Pada hari Rabu, Boeing mengeluarkan pernyataan lain yang menyatakan pihaknya akan “terus bekerja sama secara penuh dan transparan dengan FAA dan mengikuti arahan mereka saat kami mengambil tindakan untuk memperkuat keselamatan dan kualitas di Boeing”.

Namun Tajer, juru bicara Asosiasi Pilot mengatakan bahwa “kepercayaan terhadap Boeing terus terkikis” meskipun pesawat-pesawat tersebut diizinkan terbang. “Ini bukan hanya soal semua orang yang sadar, orang-orang telah memperhatikan Boeing dengan cermat selama beberapa waktu dan mereka membuat pesawat berdasarkan alasan dan pengecualian eksekutif,” katanya.

Bukan hanya 737 Max yang menjadi sorotan menyusul insiden Alaska Airlines.
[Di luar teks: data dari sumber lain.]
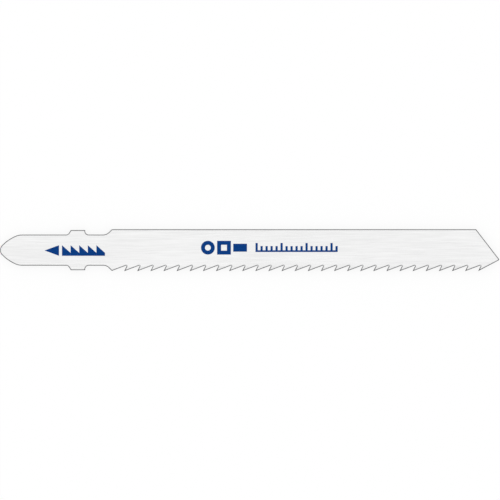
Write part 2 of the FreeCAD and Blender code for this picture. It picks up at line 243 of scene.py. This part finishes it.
def ground_colour(tree, place, grain):
    """Pale ground steel: a fine grain along the blade, soft bands, patches and a few scratches."""
    bands = drawn_noise(tree, place, 1.1, stretch=(30, 1, 1))
    patches = drawn_noise(tree, place, 7.0, stretch=(2, 1, 1))
    colour = shade(tree, GROUND_STEEL, vary(tree, grain, 0.92, 1.06))
    colour = shade(tree, colour, vary(tree, bands, 0.98, 1.015))
    colour = shade(tree, colour, vary(tree, patches, 0.985, 1.01))
    # Only the highest parts of these noises show, as scratches at two angles
    for degrees, size in ((4, 0.12), (-7, 0.14)):
        turn = math.radians(degrees)
        lines = drawn_noise(tree, place, size, stretch=(60, 1, 1), detail=1.0, turn=turn)
        colour = shade(tree, colour, remap(tree, lines, 0.70, 0.78, 1.0, 0.90))
    return colour


def sheared_share(tree, place):
    """1 on the upper part of a cut edge, which the punch sheared bright, and 0 where it broke."""
    height = add_node(tree, "ShaderNodeSeparateXYZ", {0: place}).outputs["Z"]
    noise = drawn_noise(tree, place, 0.9)
    wander = remap(tree, noise, 0.25, 0.75, -SHEARED_WANDER_MM, SHEARED_WANDER_MM)
    wandering_height = calculate(tree, "ADD", height, wander)
    return soft_step(tree, wandering_height, THICKNESS_MM * SHEARED_ABOVE, SHEARED_BLUR_MM)


def milled_share(tree, place):
    """1 on the toothed edge, which is milled from side to side, and 0 on the punched edges."""
    parts = add_node(tree, "ShaderNodeSeparateXYZ", {0: place}).outputs
    along = soft_step(tree, parts["X"], x_at(FIRST_TOOTH_PX) / MM, MILLED_BLUR_MM)
    below = soft_step(tree, parts["Y"], y_at(GULLETS_PX) / MM, MILLED_BLUR_MM, 1.0, 0.0)
    return calculate(tree, "MULTIPLY", along, below)


def shaded_rim_share(tree, upward, milled):
    """Painted shade along the edges: 1 at the edges of the steel and 0 a fifth of a millimetre inside them.
    """
    # Looking straight through the blade gives the teeth that lean up and down the same painted rim shade
    upper = calculate(tree, "GREATER_THAN", upward, 0.0)
    through = add_node(tree, "ShaderNodeCombineXYZ", {"Z": choose(tree, upper, -1.0, 1.0)}).outputs[0]
    inputs = {"Distance": choose(tree, milled, SHADED_RIM_WIDTH, TOOTH_SHADED_RIM_WIDTH), "Normal": through}
    shaded_rim = add_node(tree, "ShaderNodeAmbientOcclusion", inputs, inside=True, only_local=True, samples=16)
    return remap(tree, shaded_rim.outputs["AO"], *SHADED_RIM_OPENNESS, 1.0, 0.0)


def blade_steel():
    """Ground side faces with painted shade along their edges and on their broken edges, and dull punched
    and milled edges.
    """
    material, tree = new_material("ground_blade_steel")
    place = millimetres(tree)
    normal = add_node(tree, "ShaderNodeNewGeometry", {}).outputs["True Normal"]
    upward = add_node(tree, "ShaderNodeSeparateXYZ", {0: normal}).outputs["Z"]
    level = calculate(tree, "ABSOLUTE", upward)
    on_side = remap(tree, level, *SIDE_FACE_LEVEL)
    on_shaded_broken_edge = remap(tree, level, *BROKEN_EDGE_LEVEL)

    grain = side_grain(tree, place)
    cut_lines = drawn_noise(tree, place, 0.09, stretch=(1, 1, 60), detail=3.0)
    sheared = sheared_share(tree, place)
    milled = milled_share(tree, place)
    shaded_rim = shaded_rim_share(tree, upward, milled)
    # Painted shade: the side faces darken towards every edge of the steel
    side_colour = blend(tree, shaded_rim, ground_colour(tree, place, grain), EDGE_SHADE_STEEL)
    edge_colour = blend(tree, sheared, BROKEN_STEEL, SHEARED_STEEL)
    edge_colour = blend(tree, milled, edge_colour, MILLED_STEEL)
    edge_colour = shade(tree, edge_colour, vary(tree, cut_lines, 0.7, 1.3))
    # Painted shade: the broken edges are painted as dark as the outline
    edge_colour = blend(tree, on_shaded_broken_edge, edge_colour, EDGE_SHADE_STEEL)

    side_roughness = vary(tree, grain, 0.27, 0.40)
    punched_roughness = choose(tree, sheared, BROKEN_ROUGHNESS, SHEARED_ROUGHNESS)
    edge_roughness = choose(tree, milled, punched_roughness, MILLED_ROUGHNESS)
    inputs = {
        "Base Color": blend(tree, on_side, edge_colour, side_colour),
        "Metallic": 1.0,
        "Roughness": choose(tree, on_side, edge_roughness, side_roughness),
        "Normal": relief(tree, choose(tree, on_side, cut_lines, grain), STEEL_RELIEF, LINE_DEPTH),
    }
    finish_material(tree, add_node(tree, "ShaderNodeBsdfPrincipled", inputs))
    return material


def printing_ink():
    """Dark blue pad-printed ink, thinner where the grain of the steel stands up."""
    material, tree = new_material("dark_blue_printing_ink")
    place = millimetres(tree)
    cover = drawn_noise(tree, place, 0.22, detail=3.0)
    thin = remap(tree, calculate(tree, "MULTIPLY", cover, side_grain(tree, place)), 0.22, 0.40)
    inputs = {
        "Base Color": blend(tree, thin, BLUE_INK, THIN_BLUE_INK),
        "Roughness": vary(tree, cover, 0.45, 0.6),
        "Specular IOR Level": 0.05,
        "Normal": relief(tree, cover, INK_RELIEF, INK_UNEVENNESS),
    }
    finish_material(tree, add_node(tree, "ShaderNodeBsdfPrincipled", inputs))
    return material


def seen_directly(tree):
    """1 for rays from the camera, off a glossy surface or through glass, and 0 for others."""
    path = add_node(tree, "ShaderNodeLightPath", {}).outputs
    seen = calculate(tree, "MAXIMUM", path["Is Camera Ray"], path["Is Glossy Ray"])
    return calculate(tree, "MAXIMUM", seen, path["Is Transmission Ray"])


def pale_floor():
    material, tree = new_material("pale_floor")
    paper = add_node(tree, "ShaderNodeBsdfDiffuse", {"Color": PALE_PAPER})
    white = add_node(tree, "ShaderNodeEmission", {"Color": WHITE, "Strength": 1.0})
    share = calculate(tree, "MULTIPLY", seen_directly(tree), FLOOR_WHITE_SHARE)
    inputs = {0: share, 1: paper.outputs[0], 2: white.outputs[0]}
    finish_material(tree, add_node(tree, "ShaderNodeMixShader", inputs))
    return material


# Pieces

def add_object(name, data):
    made = bpy.data.objects.new(name, data)
    bpy.context.scene.collection.objects.link(made)
    return made


def mesh_object(name, shape, material):
    mesh = bpy.data.meshes.new(name)
    shape.to_mesh(mesh)
    shape.free()
    mesh.materials.append(material)
    return add_object(name, mesh)


def dress_blade():
    """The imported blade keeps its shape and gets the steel's finish."""
    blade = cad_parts["blade"]
    blade.data.materials.clear()
    blade.data.materials.append(blade_steel())


def flat_shape(shape, corners):
    """A flat face on the printed side with these corners."""
    shape.faces.new([shape.verts.new((x, y, UPPER_Z)) for x, y in corners])


def bar(shape, left, right, low, high):
    flat_shape(shape, [(left, low), (right, low), (right, high), (left, high)])


def hollow_section(shape, centre, size, wall, sides):
    """A flat ring of this many sides, as wide as size between its flats, with one flat below."""
    turn = Matrix.Rotation(math.pi / sides - math.pi / 2, 4, "Z")
    place = Matrix.Translation((*centre, UPPER_Z)) @ turn
    radius = size / 2 / math.cos(math.pi / sides)
    made = bmesh.ops.create_circle(shape, segments=sides, radius=radius, cap_ends=True, matrix=place)
    filled = made["verts"][0].link_faces[0]
    inset = {"thickness": wall, "use_boundary": True, "use_even_offset": True}
    bmesh.ops.inset_region(shape, faces=[filled], **inset)
    bmesh.ops.delete(shape, geom=[filled], context="FACES")


def print_piece(name, shape, ink):
    """Joins the flat shapes of a sign, gives them the ink's thickness and lays them on the blade."""
    bmesh.ops.remove_doubles(shape, verts=shape.verts, dist=CORNER_MERGE)
    raised = bmesh.ops.extrude_face_region(shape, geom=shape.faces[:])["geom"]
    top = [item for item in raised if isinstance(item, bmesh.types.BMVert)]
    bmesh.ops.translate(shape, verts=top, vec=(0, 0, INK_THICKNESS))
    bmesh.ops.recalc_face_normals(shape, faces=shape.faces)
    # Extruding makes the walls in a chance order, so the faces are sorted by where they lie
    ordered = sorted(shape.faces, key=lambda face: face.calc_center_median().to_tuple(7))
    rank = {face: number for number, face in enumerate(ordered)}
    shape.faces.sort(key=rank.get)
    piece = mesh_object(name, shape, ink)
    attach(piece, "root")


def print_cut_direction(ink):
    """On the tang: an arrow to the nose, the way the blade cuts, and a toothed bar."""
    left, right, low, high = sign_box(DIRECTION_SIGN_PX)
    head_length = 2.9 * MM
    gap = 0.6 * MM
    bar_height = 0.6 * MM
    tooth_count = 5
    shape = bmesh.new()
    head_end = left + head_length
    flat_shape(shape, [(left, (low + high) / 2), (head_end, low), (head_end, high)])
    start = head_end + gap
    pitch = (right - start) / tooth_count
    foot = low + bar_height
    for tooth in range(tooth_count):
        x = start + tooth * pitch
        bar(shape, x, x + pitch, low, foot)
        flat_shape(shape, [(x, foot), (x + pitch, foot), (x, high)])
    print_piece("print_cut_direction", shape, ink)


def print_sections(ink):
    """In the middle: sections that the blade cuts, a tube, a square tube and a flat bar."""
    left, right, low, high = sign_box(SECTIONS_SIGN_PX)
    size = high - low
    wall = 0.8 * MM
    flat_height = 1.6 * MM
    middle = (low + high) / 2
    shape = bmesh.new()
    hollow_section(shape, (left + size / 2, middle), size, wall, ROUND_SIDES)
    hollow_section(shape, ((left + right) / 2, middle), size, wall, SQUARE_SIDES)
    bar(shape, right - size, right, middle - flat_height / 2, middle + flat_height / 2)
    print_piece("print_sections", shape, ink)


def print_scale(ink):
    """Beyond them: a plain scale, a mark each millimetre and a longer one each fifth."""
    left, right, low, high = sign_box(SCALE_SIGN_PX)
    line = 0.45 * MM
    base_line = 0.35 * MM
    short_share = 0.66
    long_mark_every = 5
    pitch = 1.0 * MM
    steps = math.floor((right - left - line) / pitch)
    base_top = low + base_line
    short_top = low + short_share * (high - low)
    shape = bmesh.new()
    for mark in range(steps + 1):
        x = left + mark * pitch
        top = high if mark % long_mark_every == 0 else short_top
        bar(shape, x, x + line, low, base_top)
        bar(shape, x, x + line, base_top, top)
        if mark < steps:
            bar(shape, x + line, x + pitch, low, base_top)
    print_piece("print_scale", shape, ink)


# Stage

def make_camera():
    """Looks straight down, with no perspective, at what the photograph shows."""
    data = bpy.data.cameras.new("camera")
    data.type = "ORTHO"
    data.ortho_scale = IMAGE_WIDTH_PX * PIXEL
    camera = add_object("camera", data)
    middle = IMAGE_WIDTH_PX / 2
    camera.location = (x_at(middle), y_at(middle), CAMERA_HEIGHT)
    bpy.context.scene.camera = camera


def make_world():
    """White where it is seen, and a plain even light on everything else."""
    world = bpy.data.worlds.new("white_surroundings")
    world.use_nodes = True
    tree = world.node_tree
    tree.nodes.clear()
    strength = choose(tree, seen_directly(tree), AMBIENT_LIGHT, 1.0)
    background = add_node(tree, "ShaderNodeBackground", {"Color": WHITE, "Strength": strength})
    output = add_node(tree, "ShaderNodeOutputWorld", {})
    tree.links.new(background.outputs[0], output.inputs["Surface"])
    bpy.context.scene.world = world


def make_floor():
    shape = bmesh.new()
    bmesh.ops.create_grid(shape, x_segments=1, y_segments=1, size=FLOOR_SIZE / 2)
    bmesh.ops.translate(shape, verts=shape.verts, vec=(0, 0, FLOOR_Z))
    mesh_object("floor", shape, pale_floor())


def make_softbox(name, place, size, power):
    """A square lamp this far in metres from the blade's middle, turned towards it."""
    data = bpy.data.lights.new(name, "AREA")
    data.shape = "SQUARE"
    data.size = size
    data.energy = power
    lamp = add_object(name, data)
    lamp.location = (cad_low + cad_high) / 2 + Vector(place)
    lamp.rotation_mode = "QUATERNION"
    lamp.rotation_quaternion = (-Vector(place)).to_track_quat("-Z", "Y")


make_camera()
make_world()
make_floor()
make_softbox("overhead_softbox", place=(0.0, 0.05, 0.60), size=0.80, power=0.26)
make_softbox("side_softbox", place=(-0.50, 0.45, 0.45), size=0.50, power=0.08)

dress_blade()
blue_ink = printing_ink()
print_cut_direction(blue_ink)
print_sections(blue_ink)
print_scale(blue_ink)

bpy.context.scene.view_settings.view_transform = "Standard"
Pada tanggal 18 Januari, sebuah pesawat kargo Boeing melakukan pendaratan darurat di Florida setelah mesinnya terbakar dan, pada 20 Januari, roda hidung jatuh dari penerbangan Boeing 757 Delta Air Lines yang hendak lepas landas dari bandara internasional Atlanta.

“Jika saya melakukan kesalahan sebanyak Boeing, saya tidak akan memiliki lisensi pilot,” kata Tajer. “Kami mengawasi dengan cermat dan kami tidak senang. Kita akan melewati ini dan menjaga keselamatan masyarakat, namun kita diminta untuk menutupi kegagalan Boeing. Cukup sudah. Rancang pesawat Anda seperti kehidupan bergantung padanya, karena memang begitu.”